The Amazing Journey of an Almost Forgotten Fountain

9 Oct

In 1925, the Margaret Gaston Chapter of the Daughters of the American Revolution donated a fountain to honor the pioneers who settled our city. The fountain was placed in the northwest corner of the square where, at one time, people gathered to collect water. From its day of dedication, the fountain has had an interesting journey. Yes, it has been on the move.

The fountain remained in place for a couple of decades. I can imagine people in the 1930s gathering around it and discussing the hard economic times. They could have walked by while talking about the new president Franklin Roosevelt and wondering if he could do anything about it. During World War II, it was probably a backdrop for gatherings to sell war bonds or to see sons off to fight. It definitely survived the Tennessee Maneuvers, which were headquartered in our town. I wonder how close it came to being knocked down by a tank.

The fountain sat on the square through all of that, but it could not survive construction. The city was doing major repairs on the northwest corner of the square when Joe Graves, who served as county sheriff, saw the fountain on the back of a truck. When he learned that it was headed for the trash dump, he took it to his home on West End Heights and turned it into what must have been the nicest bird bath in town.

In 1967, Mr. Graves passed away. A year later, his widow sold the house, and the fountain was relocated to the home of their daughter Pam Tomlinson. The fountain that started on the town square was now a fixture in the Centerville community.

In the 1970s, Mr. and Mrs. Richard Lawlor contacted Pam about the fountain and asked if she would be willing to return it to the Daughters of the American Revolution. She happily gave it back for it to be restored to a place of prominence. In 1976, it was rededicated and placed in front of City Hall on College Street, which was only a few blocks from its original location. A plaque commemorating the event was placed on its base, and it was transformed into a drinking fountain.

Finally, the fountain that had a home on the square and a home on West End Heights and a home in Centerville had a permanent home. Except, it did not. City Hall was moved to the former campus of Castle Heights Military Academy, and the fountain did not make the transition. Pam, like her father decades earlier, became concerned about the fountain. She asked several city officials and employees about their plans. After months of inquiries, she found it behind the city’s Public Works building with a pile of trash headed for the dump. She asked a city employee to deliver it to her house. Once again, the fountain was saved.

That was a couple of decades ago. The fountain faded from the memory of most, and those who remembered thought it was gone for good.

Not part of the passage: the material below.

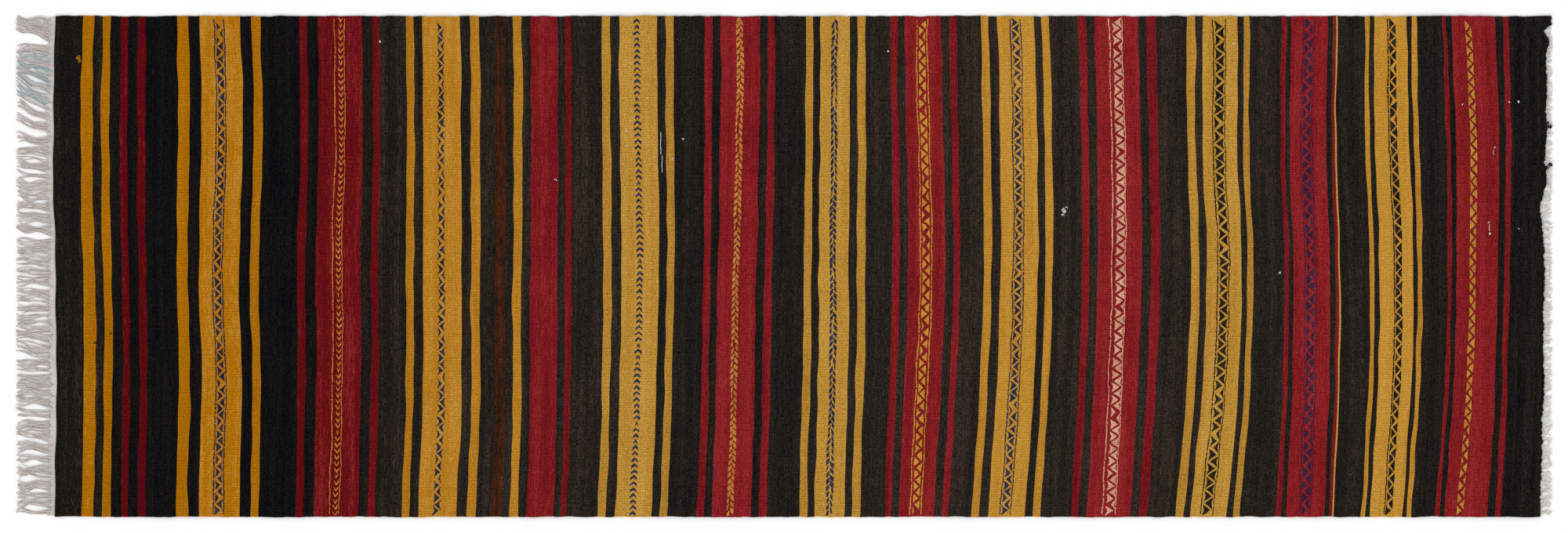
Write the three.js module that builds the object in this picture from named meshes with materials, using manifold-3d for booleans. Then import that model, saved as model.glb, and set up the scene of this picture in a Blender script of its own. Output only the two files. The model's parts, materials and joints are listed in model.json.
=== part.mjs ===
// Runner rug: a weft-faced flatweave (kilim) about 3 m long and 1 m wide, in millimetres, +Z up.
//
// The warp runs along X and shows only as the fringe at the two ends. The weft runs along Y and hides it:
// each dyed yarn is a flat sleeve around the warp, and the stripes of one yarn in one section are joined
// where the weaver carries that yarn up the selvedge, so each is a comb with its back along one long edge.
// Figured bands of a second yarn sit inside the coloured grounds. The rug folds for storage along three
// lines in dark weft, so it is made as four leaves: both end leaves turn over onto the middle ones, and
// then one half turns over onto the other.
//
// The origin is at the middle of the underside. The long fringe is at -X.
import * as THREE from "three";
import Module from "manifold-3d";
import { mergeVertices } from "three/addons/utils/BufferGeometryUtils.js";

const wasm = await Module();
wasm.setup();

// Driving dimensions of the cloth.
const WIDTH = 1000; // selvedge to selvedge
const CLOTH = 3.2; // thickness of the woven cloth
const LONG_FRINGE = 78; // loose warp ends at -X
const SHORT_FRINGE = 17; // worn stubs of warp at +X
const GAP = 0.3; // left between neighbouring solids

// The warp inside the sleeves.
const WARP = 0.8; // thickness of the sheet of warp
const SLOT = WARP + 2 * GAP; // the space that a sleeve leaves for it
const BACK = 1.5; // yarn carried up a selvedge between stripes
const EDGE = WIDTH / 2 - BACK - GAP; // where a stripe stops short of the other yarn's back
const WARP_HALF = EDGE - 2; // half the width of the sheet of warp

// The fringe is drawn as bundles of warp tied together by a root strip.
const BUNDLES = 50;
const BUNDLE_SHARE = 0.6; // share of each bundle's pitch that is yarn
const FRINGE_THICK = 2.2;
const LONG_ROOT = 8; // length of the root strip along X
const SHORT_ROOT = 6;

// Dyes of the yarns: colour and roughness.
const dyes = {
  dark: new THREE.MeshStandardMaterial({ color: 0x1e1a17, roughness: 0.95, metalness: 0 }),
  yellow: new THREE.MeshStandardMaterial({ color: 0xc38a14, roughness: 0.92, metalness: 0 }),
  tan: new THREE.MeshStandardMaterial({ color: 0xbd9038, roughness: 0.92, metalness: 0 }),
  red: new THREE.MeshStandardMaterial({ color: 0x86121f, roughness: 0.92, metalness: 0 }),
  rust: new THREE.MeshStandardMaterial({ color: 0x4a220e, roughness: 0.94, metalness: 0 }),
  orange: new THREE.MeshStandardMaterial({ color: 0xb8642a, roughness: 0.92, metalness: 0 }),
  navy: new THREE.MeshStandardMaterial({ color: 0x2a3350, roughness: 0.94, metalness: 0 }),
  gold: new THREE.MeshStandardMaterial({ color: 0xc8862e, roughness: 0.92, metalness: 0 }),
  cream: new THREE.MeshStandardMaterial({ color: 0xd0987c, roughness: 0.92, metalness: 0 }),
  purple: new THREE.MeshStandardMaterial({ color: 0x3c2038, roughness: 0.94, metalness: 0 }),
  warp: new THREE.MeshStandardMaterial({ color: 0xbcb6ae, roughness: 0.9, metalness: 0 }),
};

// The weaver's plan after the opening stripes, from -X to +X. A section is a coloured ground between two
// narrow guard stripes, with dark gaps beside the ground and a dark field after the second guard. All are
// widths along X. The figure is the band of second yarn inside the ground. A fold is a field that the rug
// folds along, and an insert is a stripe of another yarn inside the field.
const sections = [
  {
    dye: "yellow", guards: [22.5, 17], gaps: [22.5, 22], ground: 80.5,
    figure: "navy", band: 16, field: 75,
  },
  {
    dye: "red", guards: [15.5, 15], gaps: [21, 20], ground: 88.5,
    figure: "gold", band: 22, field: 54, fold: 0.5,
  },
  {
    dye: "yellow", guards: [15, 18], gaps: [18, 19.5], ground: 76,
    figure: "navy", band: 15, field: 66.5, insert: "rust",
  },
  {
    dye: "red", guards: [17, 12.5], gaps: [17, 15], ground: 54,
    first: "yellow", field: 62.5,
  },
  {
    dye: "tan", guards: [16.5, 15.5], gaps: [19, 16.5], ground: 74.5,
    figure: "navy", band: 16, field: 59.5,
  },
  {
    dye: "red", guards: [15, 15], gaps: [15.5, 15.5], ground: 78,
    figure: "gold", band: 15, field: 63.5, fold: 0.5,
  },
  {
    dye: "tan", guards: [15, 16.5], gaps: [15, 15.5], ground: 59.5,
    figure: "navy", band: 15, field: 51,
  },
  {
    dye: "red", guards: [14, 13.5], gaps: [15.5, 16.5], ground: 73,
    figure: "yellow", band: 24, field: 47.5,
  },
  {
    dye: "yellow", guards: [15.5, 15], gaps: [18, 15], ground: 73.5,
    figure: "navy", band: 22, field: 58.5,
  },
  {
    dye: "red", guards: [15, 19], gaps: [16.5, 17], ground: 87.5,
    figure: "cream", band: 28, field: 60, fold: 0.6,
  },
  {
    dye: "tan", guards: [17, 12], gaps: [14, 12], ground: 71,
    figure: "dark", band: 24, field: 65.5,
  },
  {
    dye: "red", guards: [9.5, 9.5], gaps: [9.5, 10], ground: 73.5,
    figure: "purple", band: 14, last: "orange", field: 56.5,
  },
  {
    dye: "yellow", guards: [8.5, 10], gaps: [10, 8.5], ground: 66.5,
    figure: "dark", band: 18, field: 51,
  },
  {
    dye: "red", guards: [8, 11], gaps: [10, 14], ground: 84.5,
    figure: "tan", band: 16, before: 0.36, field: 72,
  },
];

// The opening stripes beside the long fringe: dark weft between pairs of yellow and red stripes.
const opening = [
  { dye: "dark", wide: 54.5 },
  { dye: "yellow", wide: 23.5 },
  { dye: "dark", wide: 17 },
  { dye: "yellow", wide: 16.5 },
  { dye: "dark", wide: 21 },
  { dye: "red", wide: 14 },
  { dye: "dark", wide: 19.5 },
  { dye: "red", wide: 15.5 },
  { dye: "dark", wide: 62.5 },
];
const INSERT_SHARE = 0.3; // share of its field that an inserted stripe takes
const INSERT_BEFORE = 0.64; // share of the rest of that field that lies before the inserted stripe
const GROUND_BEFORE = 0.47; // usual share of a ground's plain cloth that lies before its figure

// Lays the plan out as stripes in order, each with its node, dye, leaf and place along X.
function layOut() {
  const stripes = [];
  let x = 0;
  let leaf = 0;
  const lay = (node, dye, wide) => {
    stripes.push({ node, dye, leaf, from: x, to: x + wide });
    x += wide;
  };
  for (const { dye, wide } of opening) lay(`weft_${dye}_0`, dye, wide);
  let dark = "weft_dark_0";
  sections.forEach((section, index) => {
    const number = index + 1;
    const { dye, guards, gaps, ground, figure, band = 0, before = GROUND_BEFORE, field } = section;
    const own = `weft_${dye}_${number}`;
    const first = section.first ?? dye;
    const last = section.last ?? dye;
    const plain = ground - band;
    lay(`weft_${first}_${number}`, first, guards[0]);
    lay(dark, "dark", gaps[0]);
    lay(own, dye, figure ? plain * before : plain);
    if (figure) {
      lay(`figure_${figure}_${number}`, figure, band);
      lay(own, dye, plain * (1 - before));
    }
    dark = section.fold ? `weft_dark_${number}a` : `weft_dark_${number}`;
    lay(dark, "dark", gaps[1]);
    lay(`weft_${last}_${number}`, last, guards[1]);
    if (section.insert) {
      const insert = field * INSERT_SHARE;
      lay(dark, "dark", (field - insert) * INSERT_BEFORE);
      lay(`weft_${section.insert}_${number}`, section.insert, insert);
      lay(dark, "dark", (field - insert) * (1 - INSERT_BEFORE));
    } else if (section.fold) {
      lay(dark, "dark", field * section.fold);
      leaf += 1;
      dark = `weft_dark_${number}b`;
      lay(dark, "dark", field * (1 - section.fold));
    } else {
      lay(dark, "dark", field);
    }
  });
  return stripes;
}

const stripes = layOut();
const woven = stripes[stripes.length - 1].to;
const length = LONG_FRINGE + woven + SHORT_FRINGE;
const wovenStart = LONG_FRINGE - length / 2; // X of the woven edge beside the long fringe

// A solid block between two corners.
function block(x0, x1, y0, y1, z0, z1) {
  const geometry = new THREE.BoxGeometry(x1 - x0, y1 - y0, z1 - z0);
  geometry.translate((x0 + x1) / 2, (y0 + y1) / 2, (z0 + z1) / 2);
  return geometry;
}

// A closed three.js geometry as a solid that can be joined and cut.
function toSolid(geometry) {
  const bare = geometry.clone();
  bare.deleteAttribute("normal");
  bare.deleteAttribute("uv");
  const merged = mergeVertices(bare);
  return new wasm.Manifold(
    new wasm.Mesh({
      numProp: 3,
      vertProperties: new Float32Array(merged.getAttribute("position").array),
      triVerts: new Uint32Array(merged.index.array),
    }),
  );
}

// The joined or cut solid as a three.js geometry.
function toGeometry(solid) {
  const { vertProperties, triVerts } = solid.getMesh();
  const geometry = new THREE.BufferGeometry();
  geometry.setAttribute("position", new THREE.BufferAttribute(vertProperties, 3));
  geometry.setIndex(new THREE.BufferAttribute(triVerts, 1));
  geometry.computeVertexNormals();
  return geometry;
}

const group = new THREE.Group();

// Adds one named piece in its dye.
function add(name, geometry, dye) {
  const mesh = new THREE.Mesh(geometry, dyes[dye]);
  mesh.name = name;
  group.add(mesh);
}

// One yarn's stripes as a comb of sleeves around the warp. Dark yarn is carried up the selvedge at +Y,
// coloured yarn up the one at -Y. The outline runs along the back, then around the teeth.
function comb(own) {
  const side = own[0].dye === "dark" ? 1 : -1;
  const back = (side * WIDTH) / 2;
  const throat = back - side * BACK;
  const tip = -side * EDGE;
  const teeth = own.map(({ from, to }) => [wovenStart + from + GAP / 2, wovenStart + to - GAP / 2]);
  const start = teeth[0][0];
  const end = teeth[teeth.length - 1][1];
  const outline = new THREE.Shape();
  outline.moveTo(end, back);
  outline.lineTo(start, back);
  teeth.forEach(([left, right], index) => {
    if (index > 0) outline.lineTo(left, throat);
    outline.lineTo(left, tip);
    outline.lineTo(right, tip);
    if (index < teeth.length - 1) outline.lineTo(right, throat);
  });
  outline.closePath();
  const slab = new THREE.ExtrudeGeometry(outline, { depth: CLOTH, bevelEnabled: false });
  return toGeometry(toSolid(slab).subtract(warpSlot(start, end)));
}

// A figured band: one sleeve between the two halves of its ground, inside the yarn at the selvedges.
function figuredBand({ from, to }) {
  const start = wovenStart + from + GAP / 2;
  const end = wovenStart + to - GAP / 2;
  return toGeometry(toSolid(block(start, end, -EDGE, EDGE, 0, CLOTH)).subtract(warpSlot(start, end)));
}

// The flat space for the warp through everything between two places along X.
function warpSlot(start, end) {
  const reach = 1;
  const side = WARP_HALF + GAP;
  const low = (CLOTH - SLOT) / 2;
  return toSolid(block(start - reach, end + reach, -side, side, low, low + SLOT));
}

// The sheet of warp inside one leaf.
function warpSheet(leaf) {
  const own = stripes.filter((stripe) => stripe.leaf === leaf);
  const start = wovenStart + own[0].from + GAP / 2;
  const end = wovenStart + own[own.length - 1].to - GAP / 2;
  const low = (CLOTH - WARP) / 2;
  return block(start, end, -WARP_HALF, WARP_HALF, low, low + WARP);
}

// A fringe: bundles of loose warp that leave a root strip beside the woven edge. The direction is -1 for
// bundles that point to -X and 1 for ones that point to +X.
function fringe(edge, reach, root, direction) {
  const pitch = (2 * EDGE) / BUNDLES;
  const bundle = pitch * BUNDLE_SHARE;
  const base = edge + direction * GAP;
  const throat = base + direction * root;
  const tip = edge + direction * reach;
  const outline = new THREE.Shape();
  outline.moveTo(base, -EDGE);
  outline.lineTo(throat, -EDGE);
  for (let index = 0; index < BUNDLES; index += 1) {
    const low = -EDGE + index * pitch + (pitch - bundle) / 2;
    outline.lineTo(throat, low);
    outline.lineTo(tip, low);
    outline.lineTo(tip, low + bundle);
    outline.lineTo(throat, low + bundle);
  }
  outline.lineTo(throat, EDGE);
  outline.lineTo(base, EDGE);
  outline.closePath();
  return new THREE.ExtrudeGeometry(outline, { depth: FRINGE_THICK, bevelEnabled: false });
}

const nodes = new Map();
for (const stripe of stripes) {
  nodes.set(stripe.node, [...(nodes.get(stripe.node) ?? []), stripe]);
}
for (const [name, own] of nodes) {
  add(name, name.startsWith("figure") ? figuredBand(own[0]) : comb(own), own[0].dye);
}

const leafNames = ["long_fringe_end", "middle_left", "middle_right", "short_fringe_end"];
leafNames.forEach((name, leaf) => add(`warp_${name}`, warpSheet(leaf), "warp"));
add("fringe_long", fringe(wovenStart, LONG_FRINGE, LONG_ROOT, -1), "warp");
add("fringe_short", fringe(wovenStart + woven, SHORT_FRINGE, SHORT_ROOT, 1), "warp");

export default group;
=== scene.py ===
"""The looks of a runner rug: a weft-faced flatweave in dark, yellow and red wool, with a fringe at each end.

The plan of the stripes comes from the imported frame. The cloth lies a little out of true: its weft lines lean
and bow, its selvedges wander and it ripples by a few millimetres. Along is the place in the plan along X and
across the place along Y, both in metres.
"""

import functools
import json
import logging
import math
from dataclasses import dataclass, field
from enum import Enum
from typing import Sequence

import bmesh
import bpy
import numpy as np
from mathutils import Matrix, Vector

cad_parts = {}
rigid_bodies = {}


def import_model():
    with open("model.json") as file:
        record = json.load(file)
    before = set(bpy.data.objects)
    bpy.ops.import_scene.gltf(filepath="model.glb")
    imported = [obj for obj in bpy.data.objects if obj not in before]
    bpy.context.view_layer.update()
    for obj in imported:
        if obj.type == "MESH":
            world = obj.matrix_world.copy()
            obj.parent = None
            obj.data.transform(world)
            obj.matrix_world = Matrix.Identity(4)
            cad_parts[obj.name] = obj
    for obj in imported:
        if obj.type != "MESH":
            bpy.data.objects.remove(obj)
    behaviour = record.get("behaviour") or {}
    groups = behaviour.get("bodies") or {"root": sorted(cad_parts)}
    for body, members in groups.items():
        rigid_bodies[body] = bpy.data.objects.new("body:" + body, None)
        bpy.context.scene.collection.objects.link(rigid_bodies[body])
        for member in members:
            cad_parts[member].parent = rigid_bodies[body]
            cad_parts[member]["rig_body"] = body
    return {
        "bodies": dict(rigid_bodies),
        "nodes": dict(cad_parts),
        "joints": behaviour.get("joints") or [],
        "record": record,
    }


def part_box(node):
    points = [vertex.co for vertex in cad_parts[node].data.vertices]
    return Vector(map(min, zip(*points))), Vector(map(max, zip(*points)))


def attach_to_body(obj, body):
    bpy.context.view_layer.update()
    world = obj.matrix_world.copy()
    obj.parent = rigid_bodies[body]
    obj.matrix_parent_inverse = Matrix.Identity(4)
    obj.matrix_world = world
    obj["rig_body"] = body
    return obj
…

Then, I received a call from my friend Larry, Pam’s husband. He had an offer I could not refuse. I had been appointed City Historian, and he was sitting on one of our city’s great mysteries – the Missing Daughters of the American Revolution Fountain. He told me that they wanted to give it back and for me to tell everyone that I knew where it was located.

At the next meeting of Historic Lebanon, I made the announcement that I had talked to the person who was in possession of the fountain. Mary-Margaret, member of Historic Lebanon and the Daughters of the American Revolution, immediately wanted the details. I told her that the location had to remain secret, but they could have it when a good location was chosen to display the fountain permanently.

Last week, the Margaret Gaston Chapter of the Daughters of the American Revolution held a ceremony to once again rededicate the fountain.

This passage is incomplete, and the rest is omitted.